On 26 May 2026, Tisani arrived at Everest Base Camp by helicopter after being collected from a remote village in the Nepalese Himalayas.

He immediately realised something striking. He was the only Black person in sight. His expedition timeline was equally unconventional.

Rather than spending weeks acclimatising like most climbers, he would have just one night before beginning his ascent.

At 2am, he stepped into the infamous Khumbu Icefall, one of the most technically dangerous sections of Everest, navigating towering ice formations, deep crevasses and aluminium ladders suspended over frozen voids.

Much of that climb he completed alone.

View this post on Instagram

A post shared by Zuko Tisani (@zukotisani)

Knowing when to turn back

After successfully reaching Camp 2, Tisani began climbing towards Camp 3, where supplemental oxygen awaited.

It was there that his body delivered a clear warning. His breathing became increasingly difficult. Not simply because of altitude, but because his airways were struggling to function.

Ahead lay higher altitude and thinner air. Behind him was safety.

Every mountaineer eventually confronts a defining question: continue at all costs or live to climb another day.

Tisani chose the latter.

"I took the oxygen left in my lungs," he says, "and began walking down."

Within hours, his breathing returned. The summit would have to wait.

A different definition of courage

In a world increasingly driven by highlight reels and curated success stories, Tisani's willingness to publicly embrace an incomplete journey offers a powerful lesson.

He openly acknowledges that he made peace with the possibility of dying before setting foot on the mountain.

It was not bravado. Nor was it an appeal for attention.

It reflected the mental preparation required for one of the world's most demanding environments and the deep personal transformation he sought through the expedition.

He describes Everest as a journey with three objectives.

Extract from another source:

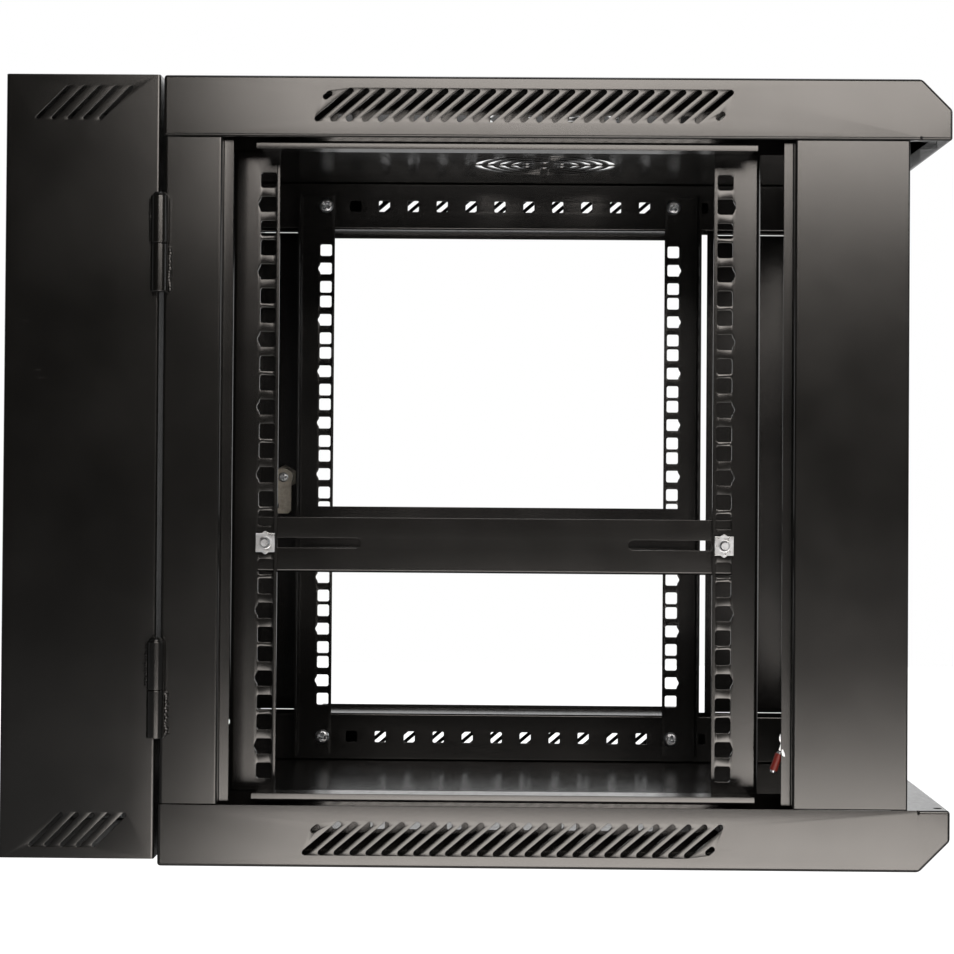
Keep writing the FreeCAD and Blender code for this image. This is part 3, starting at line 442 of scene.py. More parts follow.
@dataclass(frozen=True)
class Moulding:
    """Soft coloured plastic."""

    name: str
    colour: tuple[float, float, float]
    faded: tuple[float, float, float]
    roughness: float = 0.42

    def build(self, effects: Effects) -> bpy.types.Material:
        """Make the material.

        Args:
            effects: The shared node groups.

        Returns:
            The material.
        """
        material, wires, shader = new_material(self.name)
        grain = wires.use(effects.grain, Peel_size=0.8).outputs
        wires.feed(shader, "Base Color", wires.blend(grain["Tone"], opaque(self.colour), opaque(self.faded)))
        wires.feed(shader, "Roughness", wires.math("MULTIPLY_ADD", grain["Tone"], 0.1, self.roughness))
        wires.feed(shader, "Normal", wires.bump(grain["Height"], 0.12, 0.05 * MM))
        return material


class Finishes:
    """Every finish on the cabinet."""

    def __init__(self) -> None:
        """Build the materials."""
        effects = Effects()
        self.coat = PowderCoat("black_powder_coat").build(effects)
        # The weld beads get a stronger painted edge highlight.
        self.weld = PowderCoat("coated_weld", roughness=0.24, relief=0.4, edge_highlight=0.7).build(effects)
        self.zinc = Plating("bright_zinc", (0.66, 0.68, 0.7), (0.55, 0.58, 0.62)).build(effects)
        self.nickel = Plating("dull_nickel", (0.5, 0.47, 0.41), (0.36, 0.34, 0.3), 0.36).build(effects)
        self.red = Moulding("red_sleeve", (0.15, 0.011, 0.007), (0.19, 0.018, 0.01)).build(effects)


# --- Mesh work ---


def publish(shape: bmesh.types.BMesh, name: str, *materials: bpy.types.Material,
            sharp: float = 40.0) -> bpy.types.Object:
    """Turn a bmesh into an object with clean shading.

    Args:
        shape: The bmesh, which is freed.
        name: The object's name.
        materials: Its materials, in the order of the faces' indices.
        sharp: Edges that turn by more degrees stay sharp.

    Returns:
        The object.
    """
    mesh = bpy.data.meshes.new(name)
    shape.to_mesh(mesh)
    shape.free()
    for material in materials:
        mesh.materials.append(material)
    mesh.polygons.foreach_set("use_smooth", [True] * len(mesh.polygons))
    mesh.set_sharp_from_angle(angle=math.radians(sharp))
    piece = bpy.data.objects.new(name, mesh)
    bpy.context.scene.collection.objects.link(piece)
    weighted = piece.modifiers.new("flat_plates", "WEIGHTED_NORMAL")
    weighted.keep_sharp = True
    LOG.info("%s: %d faces", name, len(mesh.polygons))
    return piece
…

The first was to create hope by demonstrating that bold dreams remain possible. The second was personal: rebuilding discipline, structure and self-respect. The third was confronting mortality with honesty and acceptance.

Together, those motivations transformed the climb into something far greater than a sporting challenge.

A message for South Africa's youth

For Tisani, the expedition's greatest purpose was always representation.

"It's about showing young South Africans that they belong on the world's highest stages—that their dreams are valid, and that representation matters," he says.

That message resonates strongly during Youth Month and beyond.

Many young South Africans continue to navigate unemployment, inequality and limited access to opportunity.

Against that backdrop, seeing someone who looks like them attempt something as audacious as Everest sends a powerful signal that ambition has no predetermined boundaries.

Whether in business, science, technology or adventure, visibility matters.

It expands what others believe is possible.

The next summit

Although the 2026 expedition ended at 7,000 metres, Tisani insists the journey is far from over.

In 2027, he plans to return — not alone, but as the founder of a fully supported Team South Africa expedition built on everything he learned this year.

View this post on Instagram

A post shared by Zuko Tisani (@zukotisani)

"I know with the right expedition team, next year, I'll get it done right," he says.

"I want to build a Team South Africa for 2027 and learn from everything I want to change and improve on now."

Success beyond the summit

In business, success is often measured by outcomes.

Did the company hit its target? Did the entrepreneur secure funding? Did the athlete win?

Everest reminds us that another measure exists.

Sometimes success lies in attempting something extraordinary, learning from failure and returning stronger than before.

For South Africa's next generation of entrepreneurs, innovators and leaders, Tisani's story offers an important reminder: not every journey ends at the summit the first time.

Sometimes the greatest achievement is having the courage to begin — and the wisdom to return ready for the next climb.